* Collected data:

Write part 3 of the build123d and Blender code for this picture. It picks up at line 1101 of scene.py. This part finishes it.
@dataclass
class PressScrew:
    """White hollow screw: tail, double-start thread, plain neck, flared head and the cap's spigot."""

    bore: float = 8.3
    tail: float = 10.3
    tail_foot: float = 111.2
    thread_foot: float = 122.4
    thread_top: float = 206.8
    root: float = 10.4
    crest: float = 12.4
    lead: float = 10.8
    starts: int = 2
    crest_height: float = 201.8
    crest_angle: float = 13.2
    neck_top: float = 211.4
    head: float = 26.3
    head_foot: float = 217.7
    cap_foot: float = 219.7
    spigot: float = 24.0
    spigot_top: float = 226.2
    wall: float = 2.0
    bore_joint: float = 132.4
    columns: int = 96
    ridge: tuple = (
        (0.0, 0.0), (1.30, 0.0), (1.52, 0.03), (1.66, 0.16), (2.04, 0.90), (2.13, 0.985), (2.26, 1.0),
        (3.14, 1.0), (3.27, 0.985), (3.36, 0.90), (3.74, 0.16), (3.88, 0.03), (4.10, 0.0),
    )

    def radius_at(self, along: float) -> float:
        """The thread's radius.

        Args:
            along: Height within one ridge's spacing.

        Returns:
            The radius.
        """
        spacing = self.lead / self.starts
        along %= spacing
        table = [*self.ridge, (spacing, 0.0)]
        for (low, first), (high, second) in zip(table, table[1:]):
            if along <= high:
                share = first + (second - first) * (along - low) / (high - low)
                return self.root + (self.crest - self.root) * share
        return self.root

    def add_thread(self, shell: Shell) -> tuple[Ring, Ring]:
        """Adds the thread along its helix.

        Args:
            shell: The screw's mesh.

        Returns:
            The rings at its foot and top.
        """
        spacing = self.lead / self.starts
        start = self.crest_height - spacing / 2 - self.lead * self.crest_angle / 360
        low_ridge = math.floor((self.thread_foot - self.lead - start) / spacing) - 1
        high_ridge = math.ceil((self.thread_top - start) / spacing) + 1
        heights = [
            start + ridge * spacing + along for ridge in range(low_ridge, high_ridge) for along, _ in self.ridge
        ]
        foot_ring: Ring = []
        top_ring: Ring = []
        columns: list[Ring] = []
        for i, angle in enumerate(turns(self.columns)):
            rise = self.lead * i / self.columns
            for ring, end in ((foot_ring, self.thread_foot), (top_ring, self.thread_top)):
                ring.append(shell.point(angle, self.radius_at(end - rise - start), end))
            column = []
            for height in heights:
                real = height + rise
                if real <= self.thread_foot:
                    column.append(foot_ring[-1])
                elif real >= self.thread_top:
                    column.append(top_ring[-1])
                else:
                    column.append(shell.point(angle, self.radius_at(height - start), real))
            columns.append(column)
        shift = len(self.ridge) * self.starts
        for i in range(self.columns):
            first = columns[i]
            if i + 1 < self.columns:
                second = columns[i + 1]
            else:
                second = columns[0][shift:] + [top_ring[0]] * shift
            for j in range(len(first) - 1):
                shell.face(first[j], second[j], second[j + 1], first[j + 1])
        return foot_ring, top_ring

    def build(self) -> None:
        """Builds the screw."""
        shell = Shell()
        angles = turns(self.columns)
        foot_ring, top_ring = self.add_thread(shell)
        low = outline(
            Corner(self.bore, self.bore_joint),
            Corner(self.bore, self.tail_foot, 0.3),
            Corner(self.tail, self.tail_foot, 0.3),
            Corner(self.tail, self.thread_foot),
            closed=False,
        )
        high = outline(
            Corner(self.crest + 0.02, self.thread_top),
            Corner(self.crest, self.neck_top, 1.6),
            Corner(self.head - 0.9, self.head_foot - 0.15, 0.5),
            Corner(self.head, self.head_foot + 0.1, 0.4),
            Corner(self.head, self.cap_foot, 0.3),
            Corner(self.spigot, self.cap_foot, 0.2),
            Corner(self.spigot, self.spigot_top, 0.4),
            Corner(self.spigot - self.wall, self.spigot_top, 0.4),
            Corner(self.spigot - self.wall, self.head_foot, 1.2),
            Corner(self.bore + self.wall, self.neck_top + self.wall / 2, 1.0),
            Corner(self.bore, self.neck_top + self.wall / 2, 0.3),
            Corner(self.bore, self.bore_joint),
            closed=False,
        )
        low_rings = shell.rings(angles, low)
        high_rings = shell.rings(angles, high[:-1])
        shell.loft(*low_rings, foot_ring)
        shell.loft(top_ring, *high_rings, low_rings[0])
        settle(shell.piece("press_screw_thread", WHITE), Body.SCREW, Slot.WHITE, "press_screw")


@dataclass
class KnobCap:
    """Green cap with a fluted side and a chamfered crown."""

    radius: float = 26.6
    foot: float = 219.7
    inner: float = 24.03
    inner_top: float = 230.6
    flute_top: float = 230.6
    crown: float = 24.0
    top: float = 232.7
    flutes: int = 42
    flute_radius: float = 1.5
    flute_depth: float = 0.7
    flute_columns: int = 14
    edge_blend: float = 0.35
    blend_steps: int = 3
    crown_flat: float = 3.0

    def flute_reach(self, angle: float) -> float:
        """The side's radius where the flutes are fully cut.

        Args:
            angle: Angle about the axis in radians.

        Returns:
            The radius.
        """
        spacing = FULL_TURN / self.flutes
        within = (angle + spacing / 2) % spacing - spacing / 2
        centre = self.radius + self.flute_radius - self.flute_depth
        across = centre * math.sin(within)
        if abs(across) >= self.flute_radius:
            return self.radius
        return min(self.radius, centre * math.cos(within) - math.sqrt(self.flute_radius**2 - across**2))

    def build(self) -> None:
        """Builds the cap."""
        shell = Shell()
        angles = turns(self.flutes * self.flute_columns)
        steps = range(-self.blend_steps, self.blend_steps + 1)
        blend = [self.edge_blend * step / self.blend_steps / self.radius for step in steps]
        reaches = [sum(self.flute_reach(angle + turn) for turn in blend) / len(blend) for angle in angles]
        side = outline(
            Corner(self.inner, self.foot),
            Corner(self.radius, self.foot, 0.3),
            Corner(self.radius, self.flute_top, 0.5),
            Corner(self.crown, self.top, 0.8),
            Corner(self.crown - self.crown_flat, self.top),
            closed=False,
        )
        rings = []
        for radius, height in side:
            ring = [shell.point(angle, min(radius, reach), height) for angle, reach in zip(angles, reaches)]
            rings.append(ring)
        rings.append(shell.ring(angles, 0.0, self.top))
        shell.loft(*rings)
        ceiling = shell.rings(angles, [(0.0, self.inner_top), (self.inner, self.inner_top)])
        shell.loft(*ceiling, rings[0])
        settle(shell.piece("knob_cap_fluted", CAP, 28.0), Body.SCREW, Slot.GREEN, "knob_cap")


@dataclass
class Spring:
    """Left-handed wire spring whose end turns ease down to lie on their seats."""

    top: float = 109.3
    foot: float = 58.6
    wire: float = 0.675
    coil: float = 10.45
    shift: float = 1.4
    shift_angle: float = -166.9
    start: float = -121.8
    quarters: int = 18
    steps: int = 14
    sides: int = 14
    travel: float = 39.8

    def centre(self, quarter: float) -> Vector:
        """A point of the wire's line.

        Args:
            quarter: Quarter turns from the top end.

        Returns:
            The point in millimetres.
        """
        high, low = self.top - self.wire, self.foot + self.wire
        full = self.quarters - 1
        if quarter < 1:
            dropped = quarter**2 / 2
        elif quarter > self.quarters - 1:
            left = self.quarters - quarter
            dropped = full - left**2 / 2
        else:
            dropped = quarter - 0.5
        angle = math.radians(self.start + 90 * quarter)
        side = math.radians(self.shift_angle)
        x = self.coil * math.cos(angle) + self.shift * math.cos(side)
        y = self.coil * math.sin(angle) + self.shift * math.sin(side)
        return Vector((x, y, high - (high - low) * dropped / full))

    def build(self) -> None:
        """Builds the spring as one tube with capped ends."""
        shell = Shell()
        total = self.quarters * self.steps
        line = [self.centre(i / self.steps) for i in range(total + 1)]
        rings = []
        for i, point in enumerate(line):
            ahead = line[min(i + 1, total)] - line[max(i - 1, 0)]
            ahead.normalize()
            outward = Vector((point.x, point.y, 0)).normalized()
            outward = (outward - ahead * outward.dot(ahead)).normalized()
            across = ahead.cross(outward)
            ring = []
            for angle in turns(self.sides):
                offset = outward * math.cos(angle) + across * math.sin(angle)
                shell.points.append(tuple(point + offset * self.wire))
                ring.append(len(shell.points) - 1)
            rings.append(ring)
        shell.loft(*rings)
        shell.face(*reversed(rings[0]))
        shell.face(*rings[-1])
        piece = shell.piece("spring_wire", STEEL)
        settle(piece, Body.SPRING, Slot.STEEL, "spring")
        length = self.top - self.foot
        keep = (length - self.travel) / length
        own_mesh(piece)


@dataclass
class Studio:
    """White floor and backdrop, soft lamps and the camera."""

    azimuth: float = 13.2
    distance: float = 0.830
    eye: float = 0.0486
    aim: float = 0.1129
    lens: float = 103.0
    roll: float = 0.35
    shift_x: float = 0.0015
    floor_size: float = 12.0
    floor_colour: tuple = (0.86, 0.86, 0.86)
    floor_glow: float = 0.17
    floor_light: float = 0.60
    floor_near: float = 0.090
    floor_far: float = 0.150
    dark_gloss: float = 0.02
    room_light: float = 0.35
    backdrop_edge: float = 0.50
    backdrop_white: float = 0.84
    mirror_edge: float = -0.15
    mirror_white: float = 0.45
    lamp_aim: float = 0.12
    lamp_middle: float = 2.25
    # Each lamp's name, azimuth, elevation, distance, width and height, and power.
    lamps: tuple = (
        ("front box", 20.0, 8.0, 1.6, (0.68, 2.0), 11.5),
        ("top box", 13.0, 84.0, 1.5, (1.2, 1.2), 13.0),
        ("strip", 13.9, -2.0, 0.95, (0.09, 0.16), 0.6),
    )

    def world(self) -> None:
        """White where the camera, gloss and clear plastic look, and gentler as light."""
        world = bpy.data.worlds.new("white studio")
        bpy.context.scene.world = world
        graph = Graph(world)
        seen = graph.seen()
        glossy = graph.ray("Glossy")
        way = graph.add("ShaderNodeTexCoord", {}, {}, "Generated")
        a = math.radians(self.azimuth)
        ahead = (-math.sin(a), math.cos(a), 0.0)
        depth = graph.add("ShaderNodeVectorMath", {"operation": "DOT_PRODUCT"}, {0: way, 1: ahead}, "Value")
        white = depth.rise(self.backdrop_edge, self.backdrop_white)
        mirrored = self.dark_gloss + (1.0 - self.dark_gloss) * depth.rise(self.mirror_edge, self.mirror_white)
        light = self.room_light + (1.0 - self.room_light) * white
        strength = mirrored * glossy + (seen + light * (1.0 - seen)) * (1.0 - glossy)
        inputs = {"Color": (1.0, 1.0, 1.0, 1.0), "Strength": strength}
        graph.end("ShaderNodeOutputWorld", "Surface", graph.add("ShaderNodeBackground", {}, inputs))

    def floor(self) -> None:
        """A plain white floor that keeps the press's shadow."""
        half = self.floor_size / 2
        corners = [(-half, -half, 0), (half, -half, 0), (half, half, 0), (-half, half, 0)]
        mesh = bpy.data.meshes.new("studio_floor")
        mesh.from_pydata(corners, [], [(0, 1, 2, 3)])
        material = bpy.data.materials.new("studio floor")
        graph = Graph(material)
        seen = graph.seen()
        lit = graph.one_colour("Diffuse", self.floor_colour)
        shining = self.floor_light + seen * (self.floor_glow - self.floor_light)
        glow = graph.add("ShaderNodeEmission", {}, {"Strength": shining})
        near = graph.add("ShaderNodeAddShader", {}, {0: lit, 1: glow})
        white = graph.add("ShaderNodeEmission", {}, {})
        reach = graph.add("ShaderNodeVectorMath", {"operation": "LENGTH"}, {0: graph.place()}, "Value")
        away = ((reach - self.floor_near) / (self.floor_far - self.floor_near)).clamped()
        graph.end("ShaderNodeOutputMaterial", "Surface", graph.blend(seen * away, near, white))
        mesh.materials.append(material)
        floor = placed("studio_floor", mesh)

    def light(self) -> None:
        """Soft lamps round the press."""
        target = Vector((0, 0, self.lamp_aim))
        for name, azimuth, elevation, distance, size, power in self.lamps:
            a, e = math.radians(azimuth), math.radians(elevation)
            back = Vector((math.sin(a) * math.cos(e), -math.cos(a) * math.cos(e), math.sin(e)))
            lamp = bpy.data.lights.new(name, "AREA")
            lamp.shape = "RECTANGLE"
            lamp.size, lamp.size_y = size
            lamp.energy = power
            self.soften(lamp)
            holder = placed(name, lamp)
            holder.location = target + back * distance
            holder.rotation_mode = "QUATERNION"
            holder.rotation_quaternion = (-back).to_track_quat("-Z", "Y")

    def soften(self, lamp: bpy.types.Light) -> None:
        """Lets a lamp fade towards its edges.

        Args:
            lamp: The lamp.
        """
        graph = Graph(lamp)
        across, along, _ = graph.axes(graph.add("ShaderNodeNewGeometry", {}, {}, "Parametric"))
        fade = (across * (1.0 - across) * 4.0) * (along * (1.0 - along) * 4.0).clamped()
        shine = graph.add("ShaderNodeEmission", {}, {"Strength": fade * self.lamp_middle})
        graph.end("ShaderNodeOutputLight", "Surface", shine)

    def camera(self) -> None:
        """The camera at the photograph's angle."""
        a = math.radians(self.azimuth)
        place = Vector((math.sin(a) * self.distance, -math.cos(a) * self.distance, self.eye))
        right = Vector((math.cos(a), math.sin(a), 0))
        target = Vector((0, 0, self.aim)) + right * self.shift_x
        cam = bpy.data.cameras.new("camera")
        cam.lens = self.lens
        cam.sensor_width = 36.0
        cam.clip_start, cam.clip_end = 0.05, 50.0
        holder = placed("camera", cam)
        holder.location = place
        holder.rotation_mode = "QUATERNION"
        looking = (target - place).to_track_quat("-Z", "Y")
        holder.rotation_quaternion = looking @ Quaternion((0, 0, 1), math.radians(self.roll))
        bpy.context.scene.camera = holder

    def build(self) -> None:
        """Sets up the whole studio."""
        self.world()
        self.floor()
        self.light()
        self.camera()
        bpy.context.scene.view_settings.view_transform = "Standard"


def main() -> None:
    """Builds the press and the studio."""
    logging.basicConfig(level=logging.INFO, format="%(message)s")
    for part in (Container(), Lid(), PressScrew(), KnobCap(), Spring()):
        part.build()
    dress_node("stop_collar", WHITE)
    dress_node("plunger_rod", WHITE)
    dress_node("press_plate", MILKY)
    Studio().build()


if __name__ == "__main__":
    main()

* Exercise prompt: Pick out all lines containing the string "scene".

* Solution to this task:
Write part 3 of the build123d and Blender code for this picture. It picks up at line 1101 of scene.py. This part finishes it.
        bpy.context.scene.world = world
        bpy.context.scene.camera = holder
        bpy.context.scene.view_settings.view_transform = "Standard"